Data listing
(begin)
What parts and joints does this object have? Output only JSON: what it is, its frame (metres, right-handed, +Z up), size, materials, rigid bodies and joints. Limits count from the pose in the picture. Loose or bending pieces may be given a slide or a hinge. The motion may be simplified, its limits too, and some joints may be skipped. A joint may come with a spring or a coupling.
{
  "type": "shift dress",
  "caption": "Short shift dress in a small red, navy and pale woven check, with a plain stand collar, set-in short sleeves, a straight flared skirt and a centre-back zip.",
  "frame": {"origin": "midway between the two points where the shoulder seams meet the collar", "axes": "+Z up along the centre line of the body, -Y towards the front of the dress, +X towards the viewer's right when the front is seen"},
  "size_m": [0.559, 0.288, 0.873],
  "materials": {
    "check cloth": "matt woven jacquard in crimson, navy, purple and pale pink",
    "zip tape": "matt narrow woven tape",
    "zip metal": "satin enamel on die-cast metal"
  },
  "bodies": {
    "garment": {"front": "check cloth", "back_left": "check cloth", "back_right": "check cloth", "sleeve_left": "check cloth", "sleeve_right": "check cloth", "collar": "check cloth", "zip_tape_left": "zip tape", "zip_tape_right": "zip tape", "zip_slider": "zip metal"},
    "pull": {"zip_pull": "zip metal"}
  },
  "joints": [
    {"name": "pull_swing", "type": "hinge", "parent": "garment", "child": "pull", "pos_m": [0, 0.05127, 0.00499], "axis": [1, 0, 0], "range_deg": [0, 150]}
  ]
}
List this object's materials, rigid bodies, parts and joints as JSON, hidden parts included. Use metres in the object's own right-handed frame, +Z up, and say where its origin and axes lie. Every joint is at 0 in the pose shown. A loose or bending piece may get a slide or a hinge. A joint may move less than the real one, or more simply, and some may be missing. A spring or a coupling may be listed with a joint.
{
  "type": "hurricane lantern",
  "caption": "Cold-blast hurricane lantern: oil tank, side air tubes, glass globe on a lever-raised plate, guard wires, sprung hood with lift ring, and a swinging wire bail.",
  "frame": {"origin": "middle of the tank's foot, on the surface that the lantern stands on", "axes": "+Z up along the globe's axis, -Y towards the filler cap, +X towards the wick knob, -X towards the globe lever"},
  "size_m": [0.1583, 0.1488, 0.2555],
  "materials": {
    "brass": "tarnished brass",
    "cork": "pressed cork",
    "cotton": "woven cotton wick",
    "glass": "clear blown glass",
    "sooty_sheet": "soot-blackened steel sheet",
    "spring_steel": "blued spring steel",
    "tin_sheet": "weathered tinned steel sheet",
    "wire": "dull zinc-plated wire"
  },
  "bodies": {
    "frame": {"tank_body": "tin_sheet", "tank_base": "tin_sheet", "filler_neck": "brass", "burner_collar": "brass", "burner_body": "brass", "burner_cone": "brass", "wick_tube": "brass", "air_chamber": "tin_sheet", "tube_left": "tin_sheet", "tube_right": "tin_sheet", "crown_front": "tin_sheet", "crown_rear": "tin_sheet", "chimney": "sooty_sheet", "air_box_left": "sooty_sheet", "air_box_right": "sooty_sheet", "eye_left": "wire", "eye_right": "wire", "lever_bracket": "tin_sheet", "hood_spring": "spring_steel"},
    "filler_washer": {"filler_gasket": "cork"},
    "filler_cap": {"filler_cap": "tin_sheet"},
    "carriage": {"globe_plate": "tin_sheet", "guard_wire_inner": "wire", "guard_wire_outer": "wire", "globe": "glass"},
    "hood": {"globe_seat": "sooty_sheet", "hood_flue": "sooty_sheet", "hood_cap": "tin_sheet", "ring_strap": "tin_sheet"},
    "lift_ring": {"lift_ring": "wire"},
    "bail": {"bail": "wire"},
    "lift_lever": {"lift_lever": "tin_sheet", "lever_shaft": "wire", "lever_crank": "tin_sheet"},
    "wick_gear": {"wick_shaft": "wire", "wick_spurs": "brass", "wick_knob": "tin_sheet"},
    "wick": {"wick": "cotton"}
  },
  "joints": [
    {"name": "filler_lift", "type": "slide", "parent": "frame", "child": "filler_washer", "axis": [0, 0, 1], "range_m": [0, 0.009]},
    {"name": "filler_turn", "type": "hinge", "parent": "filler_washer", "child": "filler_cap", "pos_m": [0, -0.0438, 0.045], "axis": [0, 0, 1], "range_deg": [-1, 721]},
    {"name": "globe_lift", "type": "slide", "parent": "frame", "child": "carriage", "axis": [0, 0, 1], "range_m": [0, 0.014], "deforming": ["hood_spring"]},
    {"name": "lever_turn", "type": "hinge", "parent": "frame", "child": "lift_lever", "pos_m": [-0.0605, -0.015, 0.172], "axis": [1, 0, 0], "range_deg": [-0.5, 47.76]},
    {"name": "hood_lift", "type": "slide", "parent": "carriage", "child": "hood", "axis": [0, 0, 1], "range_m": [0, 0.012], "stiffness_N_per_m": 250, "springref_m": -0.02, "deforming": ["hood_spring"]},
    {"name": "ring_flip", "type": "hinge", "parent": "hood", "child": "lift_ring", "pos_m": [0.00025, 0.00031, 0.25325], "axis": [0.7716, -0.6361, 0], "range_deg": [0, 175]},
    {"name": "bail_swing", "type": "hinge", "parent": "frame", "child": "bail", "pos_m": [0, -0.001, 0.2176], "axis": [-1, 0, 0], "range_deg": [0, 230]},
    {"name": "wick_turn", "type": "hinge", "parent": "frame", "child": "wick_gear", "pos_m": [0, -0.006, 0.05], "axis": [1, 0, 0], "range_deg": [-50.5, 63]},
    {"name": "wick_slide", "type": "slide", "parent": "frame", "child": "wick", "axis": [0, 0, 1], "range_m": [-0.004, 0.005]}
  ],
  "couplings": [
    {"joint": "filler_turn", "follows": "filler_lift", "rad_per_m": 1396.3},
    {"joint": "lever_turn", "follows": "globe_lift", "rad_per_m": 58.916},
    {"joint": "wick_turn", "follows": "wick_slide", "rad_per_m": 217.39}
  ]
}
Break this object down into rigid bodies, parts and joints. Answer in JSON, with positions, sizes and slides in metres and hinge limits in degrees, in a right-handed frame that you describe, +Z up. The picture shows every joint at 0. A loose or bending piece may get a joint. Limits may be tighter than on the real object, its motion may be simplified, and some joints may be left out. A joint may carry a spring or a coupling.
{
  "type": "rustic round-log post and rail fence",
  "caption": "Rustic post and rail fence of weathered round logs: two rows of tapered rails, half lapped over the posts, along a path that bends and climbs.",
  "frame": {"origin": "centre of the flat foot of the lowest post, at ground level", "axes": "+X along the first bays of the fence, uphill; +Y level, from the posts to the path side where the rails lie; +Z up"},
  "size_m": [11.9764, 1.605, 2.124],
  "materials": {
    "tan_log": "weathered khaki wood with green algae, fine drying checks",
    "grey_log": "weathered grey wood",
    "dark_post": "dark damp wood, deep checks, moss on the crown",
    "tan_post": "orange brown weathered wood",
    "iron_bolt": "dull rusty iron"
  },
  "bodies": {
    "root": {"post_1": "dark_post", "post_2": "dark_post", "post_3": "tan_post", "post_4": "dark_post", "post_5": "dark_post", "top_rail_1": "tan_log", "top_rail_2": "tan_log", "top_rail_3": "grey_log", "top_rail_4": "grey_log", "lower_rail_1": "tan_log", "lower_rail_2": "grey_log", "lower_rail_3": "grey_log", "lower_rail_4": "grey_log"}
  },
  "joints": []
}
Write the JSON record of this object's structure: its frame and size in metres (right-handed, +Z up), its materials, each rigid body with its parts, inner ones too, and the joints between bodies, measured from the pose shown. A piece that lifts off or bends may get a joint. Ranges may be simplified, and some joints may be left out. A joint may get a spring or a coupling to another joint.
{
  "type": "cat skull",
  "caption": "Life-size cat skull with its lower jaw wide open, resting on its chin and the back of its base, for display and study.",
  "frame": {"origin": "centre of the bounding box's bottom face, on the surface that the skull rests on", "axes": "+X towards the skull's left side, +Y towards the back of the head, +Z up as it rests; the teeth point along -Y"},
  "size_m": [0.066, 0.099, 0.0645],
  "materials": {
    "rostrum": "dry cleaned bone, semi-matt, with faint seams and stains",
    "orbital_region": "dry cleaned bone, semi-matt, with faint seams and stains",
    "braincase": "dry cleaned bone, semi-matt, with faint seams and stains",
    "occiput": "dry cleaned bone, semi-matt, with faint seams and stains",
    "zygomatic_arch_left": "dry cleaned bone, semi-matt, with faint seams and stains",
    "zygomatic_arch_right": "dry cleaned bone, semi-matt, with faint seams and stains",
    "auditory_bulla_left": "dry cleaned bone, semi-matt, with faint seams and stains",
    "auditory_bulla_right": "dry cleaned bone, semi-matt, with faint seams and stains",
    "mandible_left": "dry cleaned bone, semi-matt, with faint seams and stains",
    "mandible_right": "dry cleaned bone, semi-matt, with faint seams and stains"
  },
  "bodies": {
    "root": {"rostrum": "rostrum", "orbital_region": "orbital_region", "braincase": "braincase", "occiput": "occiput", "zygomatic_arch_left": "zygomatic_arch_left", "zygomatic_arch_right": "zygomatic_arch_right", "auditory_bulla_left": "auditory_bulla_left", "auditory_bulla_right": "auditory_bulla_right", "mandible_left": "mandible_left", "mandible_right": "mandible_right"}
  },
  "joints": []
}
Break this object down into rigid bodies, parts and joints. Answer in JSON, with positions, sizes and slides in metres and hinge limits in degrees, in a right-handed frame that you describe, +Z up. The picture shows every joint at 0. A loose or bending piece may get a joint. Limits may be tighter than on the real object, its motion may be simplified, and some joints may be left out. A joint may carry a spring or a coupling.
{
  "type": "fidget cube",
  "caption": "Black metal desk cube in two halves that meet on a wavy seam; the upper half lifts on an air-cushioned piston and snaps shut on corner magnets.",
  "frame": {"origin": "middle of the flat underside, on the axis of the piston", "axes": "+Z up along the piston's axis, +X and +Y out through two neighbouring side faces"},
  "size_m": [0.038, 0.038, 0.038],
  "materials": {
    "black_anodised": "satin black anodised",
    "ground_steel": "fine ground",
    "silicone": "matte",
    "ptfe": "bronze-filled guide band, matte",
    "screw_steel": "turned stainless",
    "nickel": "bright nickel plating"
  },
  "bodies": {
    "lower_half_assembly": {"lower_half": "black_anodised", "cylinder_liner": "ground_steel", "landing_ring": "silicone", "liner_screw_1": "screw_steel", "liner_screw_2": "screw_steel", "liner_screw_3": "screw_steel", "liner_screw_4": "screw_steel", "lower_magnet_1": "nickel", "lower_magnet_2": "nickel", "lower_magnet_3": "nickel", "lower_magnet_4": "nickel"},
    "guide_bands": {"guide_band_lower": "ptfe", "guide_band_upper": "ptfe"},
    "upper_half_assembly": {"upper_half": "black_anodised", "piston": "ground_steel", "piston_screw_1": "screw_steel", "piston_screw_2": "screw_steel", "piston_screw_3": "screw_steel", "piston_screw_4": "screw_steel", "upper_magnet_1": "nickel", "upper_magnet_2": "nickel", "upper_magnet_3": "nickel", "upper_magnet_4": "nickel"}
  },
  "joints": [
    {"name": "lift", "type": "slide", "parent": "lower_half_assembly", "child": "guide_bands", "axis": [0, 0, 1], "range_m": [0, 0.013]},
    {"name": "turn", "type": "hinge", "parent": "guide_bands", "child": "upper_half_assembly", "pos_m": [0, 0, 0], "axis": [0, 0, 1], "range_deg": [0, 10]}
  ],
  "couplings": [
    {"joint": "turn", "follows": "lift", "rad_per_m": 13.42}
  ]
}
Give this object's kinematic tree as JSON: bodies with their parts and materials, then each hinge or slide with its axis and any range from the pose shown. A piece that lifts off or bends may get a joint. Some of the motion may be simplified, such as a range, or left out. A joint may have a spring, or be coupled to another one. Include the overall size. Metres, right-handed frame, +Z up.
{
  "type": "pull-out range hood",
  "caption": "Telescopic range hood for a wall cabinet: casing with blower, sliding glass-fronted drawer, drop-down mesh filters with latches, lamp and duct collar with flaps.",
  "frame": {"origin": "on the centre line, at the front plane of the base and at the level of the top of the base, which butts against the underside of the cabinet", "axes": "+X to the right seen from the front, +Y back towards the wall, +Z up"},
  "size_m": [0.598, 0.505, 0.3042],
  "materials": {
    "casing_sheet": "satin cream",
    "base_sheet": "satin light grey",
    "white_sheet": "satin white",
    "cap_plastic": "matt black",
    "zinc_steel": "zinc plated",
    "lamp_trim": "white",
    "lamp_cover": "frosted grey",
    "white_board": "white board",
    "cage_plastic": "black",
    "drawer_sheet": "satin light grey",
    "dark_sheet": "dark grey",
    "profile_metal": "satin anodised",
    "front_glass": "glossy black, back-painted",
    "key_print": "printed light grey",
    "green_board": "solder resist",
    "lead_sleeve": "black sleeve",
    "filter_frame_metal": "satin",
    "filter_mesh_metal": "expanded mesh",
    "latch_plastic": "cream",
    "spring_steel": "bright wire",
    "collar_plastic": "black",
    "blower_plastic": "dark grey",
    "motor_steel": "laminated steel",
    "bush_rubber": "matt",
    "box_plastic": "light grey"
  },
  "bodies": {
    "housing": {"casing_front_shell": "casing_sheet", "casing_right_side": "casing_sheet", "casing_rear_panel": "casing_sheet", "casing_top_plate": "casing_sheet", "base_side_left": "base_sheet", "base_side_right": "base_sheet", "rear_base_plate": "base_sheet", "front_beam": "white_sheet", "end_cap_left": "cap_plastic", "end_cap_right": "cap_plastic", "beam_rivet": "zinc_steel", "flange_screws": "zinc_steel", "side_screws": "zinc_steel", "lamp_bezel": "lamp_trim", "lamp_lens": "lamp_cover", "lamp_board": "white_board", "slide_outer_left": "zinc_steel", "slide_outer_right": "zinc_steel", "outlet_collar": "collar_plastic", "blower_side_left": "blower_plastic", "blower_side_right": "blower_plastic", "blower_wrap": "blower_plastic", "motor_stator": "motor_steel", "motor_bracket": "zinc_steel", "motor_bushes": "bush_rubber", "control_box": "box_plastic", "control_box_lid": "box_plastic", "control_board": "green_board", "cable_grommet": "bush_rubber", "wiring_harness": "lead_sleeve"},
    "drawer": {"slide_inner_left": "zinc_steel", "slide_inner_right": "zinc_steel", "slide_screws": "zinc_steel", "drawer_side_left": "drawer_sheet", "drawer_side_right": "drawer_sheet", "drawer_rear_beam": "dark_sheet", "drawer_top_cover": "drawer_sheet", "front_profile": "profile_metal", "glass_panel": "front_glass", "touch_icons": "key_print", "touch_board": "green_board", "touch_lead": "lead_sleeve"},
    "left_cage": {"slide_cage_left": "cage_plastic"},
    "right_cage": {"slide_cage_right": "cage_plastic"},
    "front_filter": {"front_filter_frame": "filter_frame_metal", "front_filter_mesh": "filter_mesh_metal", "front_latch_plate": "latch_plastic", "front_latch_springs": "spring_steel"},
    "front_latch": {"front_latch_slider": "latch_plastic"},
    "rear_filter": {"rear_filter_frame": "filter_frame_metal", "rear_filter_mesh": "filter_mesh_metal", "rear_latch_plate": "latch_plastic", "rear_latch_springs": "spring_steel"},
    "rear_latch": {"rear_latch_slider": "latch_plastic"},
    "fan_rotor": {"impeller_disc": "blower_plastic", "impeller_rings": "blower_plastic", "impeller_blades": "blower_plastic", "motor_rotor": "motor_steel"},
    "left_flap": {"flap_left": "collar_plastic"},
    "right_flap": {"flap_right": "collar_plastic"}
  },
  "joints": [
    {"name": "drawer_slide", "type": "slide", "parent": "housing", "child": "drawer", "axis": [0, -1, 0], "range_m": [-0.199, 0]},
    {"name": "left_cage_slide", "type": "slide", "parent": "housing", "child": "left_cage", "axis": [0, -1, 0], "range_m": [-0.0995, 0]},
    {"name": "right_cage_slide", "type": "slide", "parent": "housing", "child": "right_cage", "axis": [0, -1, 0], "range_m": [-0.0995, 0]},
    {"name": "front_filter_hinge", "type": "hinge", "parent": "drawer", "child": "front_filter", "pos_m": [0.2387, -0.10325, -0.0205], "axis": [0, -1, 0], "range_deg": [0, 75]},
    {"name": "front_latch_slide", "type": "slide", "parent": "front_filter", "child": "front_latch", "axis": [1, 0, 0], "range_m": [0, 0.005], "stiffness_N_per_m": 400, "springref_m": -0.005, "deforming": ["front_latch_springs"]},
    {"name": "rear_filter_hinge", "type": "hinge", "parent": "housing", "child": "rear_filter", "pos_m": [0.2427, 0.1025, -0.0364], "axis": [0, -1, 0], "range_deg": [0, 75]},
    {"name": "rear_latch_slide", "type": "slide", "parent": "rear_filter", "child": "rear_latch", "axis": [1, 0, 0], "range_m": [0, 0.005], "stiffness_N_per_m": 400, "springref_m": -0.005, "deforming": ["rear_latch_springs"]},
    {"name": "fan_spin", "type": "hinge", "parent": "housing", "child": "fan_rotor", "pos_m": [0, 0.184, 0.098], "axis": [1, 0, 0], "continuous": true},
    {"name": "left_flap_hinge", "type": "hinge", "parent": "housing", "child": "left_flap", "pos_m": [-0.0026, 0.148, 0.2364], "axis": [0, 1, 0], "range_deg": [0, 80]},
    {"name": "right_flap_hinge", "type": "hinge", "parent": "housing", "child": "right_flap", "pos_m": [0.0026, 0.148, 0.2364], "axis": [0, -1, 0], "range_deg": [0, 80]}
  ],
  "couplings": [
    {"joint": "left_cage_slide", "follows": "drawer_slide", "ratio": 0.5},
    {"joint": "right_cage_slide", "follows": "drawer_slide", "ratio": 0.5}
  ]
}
(end)
Find each line with the string "where" and copy it out.

(Task response)
  "frame": {"origin": "midway between the two points where the shoulder seams meet the collar", "axes": "+Z up along the centre line of the body, -Y towards the front of the dress, +X towards the viewer's right when the front is seen"},
List this object's materials, rigid bodies, parts and joints as JSON, hidden parts included. Use metres in the object's own right-handed frame, +Z up, and say where its origin and axes lie. Every joint is at 0 in the pose shown. A loose or bending piece may get a slide or a hinge. A joint may move less than the real one, or more simply, and some may be missing. A spring or a coupling may be listed with a joint.
  "frame": {"origin": "centre of the flat foot of the lowest post, at ground level", "axes": "+X along the first bays of the fence, uphill; +Y level, from the posts to the path side where the rails lie; +Z up"},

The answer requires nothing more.